In this episode I have the delight of connecting with English journalist and author Michael Booth. He has written a book titled The Almost Nearly Perfect People – The Truth About The Nordic Miracle, a truly witty and engaging exploration into the wonderful and not so wonderful aspects of the five Nordic countries (Norway, Sweden, Denmark, Iceland and Finland). Given that this podcast show is embedded in a Scandinavian context, which by the way only refers to Norway, Sweden and Denmark (sorry Iceland and Finland), I thought it would be fun to have Michael on the show. Moreover, the show’s intention is to explore different approaches to personal, relational and societal transformation and in this regard I believe it’s important to engage what I understand as cultural shadows. So, what are some of the cultural “blind spots” in the five Nordic countries? What is left out from the reports and surveys that often place the Nordic countries at the top? Is there perhaps a need for some critical self-examination into the ways in which we create and uphold these collective narratives? Well, my sense is that Michael’s critique and caricature of the “Nordic miracle” is more than timely!

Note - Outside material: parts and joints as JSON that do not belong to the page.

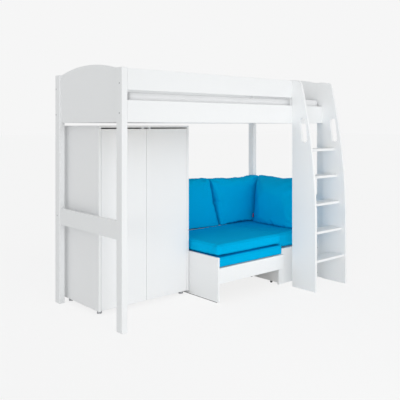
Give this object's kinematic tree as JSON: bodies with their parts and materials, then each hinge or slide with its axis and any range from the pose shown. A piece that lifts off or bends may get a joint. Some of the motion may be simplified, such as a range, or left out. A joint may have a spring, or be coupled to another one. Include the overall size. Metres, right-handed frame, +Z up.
{
  "type": "high sleeper bed",
  "caption": "High sleeper bed with arched end panels and a curved ladder, a two-door wardrobe and a pull-out corner seat with blue cushions underneath",
  "frame": {"origin": "centre of the footprint on the floor, ladder included", "axes": "+X along the bed from the wardrobe end to the ladder end, +Y towards the back, +Z up"},
  "size_m": [2.2, 1.264, 1.866],
  "materials": {
    "white_paint": "satin white lacquer",
    "white_board": "matt white melamine",
    "blue_fabric": "bright blue woven cotton",
    "mattress_fabric": "white knitted ticking",
    "bare_wood": "bare pine",
    "steel": "satin steel",
    "black_plastic": "matt black"
  },
  "bodies": {
    "frame": {"back_cushion_left": "blue_fabric", "back_cushion_right": "blue_fabric", "bed_slats": "bare_wood", "end_back_cushion": "blue_fabric", "end_seat_cushion": "blue_fabric", "footboard_panel": "white_paint", "guard_rail_back": "white_paint", "guard_rail_front": "white_paint", "guard_upright": "white_paint", "hanging_rail": "steel", "headboard_panel": "white_paint", "ladder_stringer_left": "white_paint", "ladder_stringer_right": "white_paint", "ladder_tread_1": "white_paint", "ladder_tread_2": "white_paint", "ladder_tread_3": "white_paint", "ladder_tread_4": "white_paint", "ladder_tread_5": "white_paint", "ledger_back": "white_paint", "ledger_front": "white_paint", "lower_rail_foot": "white_paint", "lower_rail_head": "white_paint", "mattress": "mattress_fabric", "post_back_left": "white_paint", "post_back_right": "white_paint", "post_front_left": "white_paint", "post_front_right": "white_paint", "rear_ledge": "white_paint", "side_rail_back": "white_paint", "side_rail_front": "white_paint", "unit_back_board": "white_paint", "unit_end_board": "white_paint", "unit_front": "white_paint", "unit_side": "white_paint", "unit_top": "white_paint", "wardrobe_back": "white_board", "wardrobe_bottom": "white_board", "wardrobe_foot_back_left": "steel", "wardrobe_foot_back_right": "steel", "wardrobe_foot_front_left": "steel", "wardrobe_foot_front_right": "steel", "wardrobe_shelf": "white_board", "wardrobe_side_left": "white_board", "wardrobe_side_right": "white_board", "wardrobe_top": "white_board"},
    "left_door": {"door_left": "white_board", "door_left_hinge_bottom": "steel", "door_left_hinge_top": "steel"},
    "right_door": {"door_right": "white_board", "door_right_hinge_bottom": "steel", "door_right_hinge_top": "steel"},
    "pull_out_seat": {"chair_back_rail": "white_paint", "chair_front_rail": "white_paint", "chair_glide": "black_plastic", "chair_leg": "white_paint", "chair_side_left": "white_paint", "chair_side_right": "white_paint", "chair_slats": "bare_wood", "lower_foam": "blue_fabric", "main_seat_cushion": "blue_fabric"}
  },
  "joints": [
    {"name": "left_door_hinge", "type": "hinge", "parent": "frame", "child": "left_door", "pos_m": [-1, 0.081, 0.712], "axis": [0, 0, -1], "range_deg": [0, 90]},
    {"name": "right_door_hinge", "type": "hinge", "parent": "frame", "child": "right_door", "pos_m": [-0.196, 0.081, 0.712], "axis": [0, 0, 1], "range_deg": [0, 90]},
    {"name": "pull_out_slide", "type": "slide", "parent": "frame", "child": "pull_out_seat", "axis": [0, -1, 0], "range_m": [0, 0.65]}
  ]
}
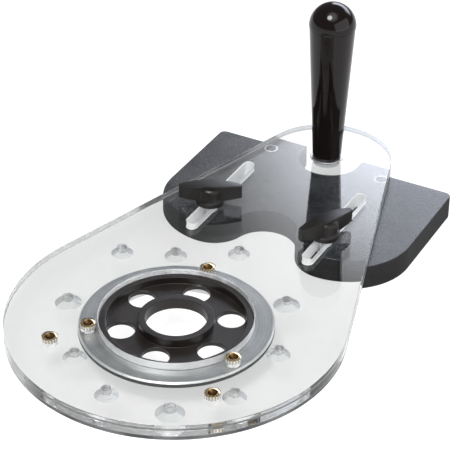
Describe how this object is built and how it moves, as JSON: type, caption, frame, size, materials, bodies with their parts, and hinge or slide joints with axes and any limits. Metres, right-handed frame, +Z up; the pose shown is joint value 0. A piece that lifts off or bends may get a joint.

Back in January this year Michael wrote an article in the Guardian that seemed to trigger a lot of people from both inside and outside the Nordic countries, making it one of the most read articles in the history of Guardian’s online edition! In that article, titled Dark lands: the grim truth behind the`Scandinavian Miracle´ he wanted to pull the Guardian’s readers out of the Nordic trance that had swept parts of the world for quite some time. The article generated a lot of critical feedback and angry remarks, especially from Norwegians, and because of this he was later invited to write a follow-up piece for NRK (The Norwegian Broadcasting Service). Since then he has been a regular guest on radio shows throughout the region, he has participated in a Danish TV-series and has also become a popular speaker in many different contexts.

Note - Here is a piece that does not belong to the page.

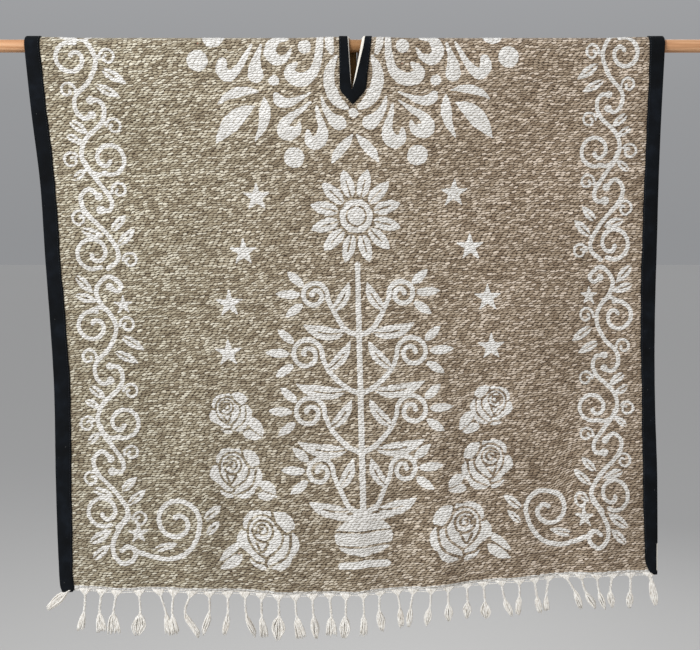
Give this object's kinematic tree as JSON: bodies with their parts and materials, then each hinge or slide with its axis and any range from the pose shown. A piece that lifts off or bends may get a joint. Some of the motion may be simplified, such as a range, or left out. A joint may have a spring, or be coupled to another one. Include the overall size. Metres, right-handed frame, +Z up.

In the attached podcast above you can learn more about Michael’s background, the creative process behind the writing of the book and why he chose to blend humor and seriousness in the way he did. We also engage some of the myths, shadows and challenges embedded in the Nordic culture, for instance the Danish “hygge jihadism“, the Norwegian Oil Fund and the hypocrisies related to Norway as a peace nation and climate change leader, islamophobia, Anders Behring Breivik, racism, growing polarization in Swedish politics and the rise of right-wing parties in general. We also address Finnish taboos and problems related to alcohol, violence and depression, and the Icelandic economic meltdown. To balance things out we also explore some of the more positive and wholesome Nordic offerings to our global society, themes such as the high level of gender and economic equality, high trust and social cohesion, volunteerism, sharing mentality, work-life balance, Danish pioneering efforts in relation to green tech and much more. I hope you enjoy our conversation and I would be glad to see your own comments and reflections below.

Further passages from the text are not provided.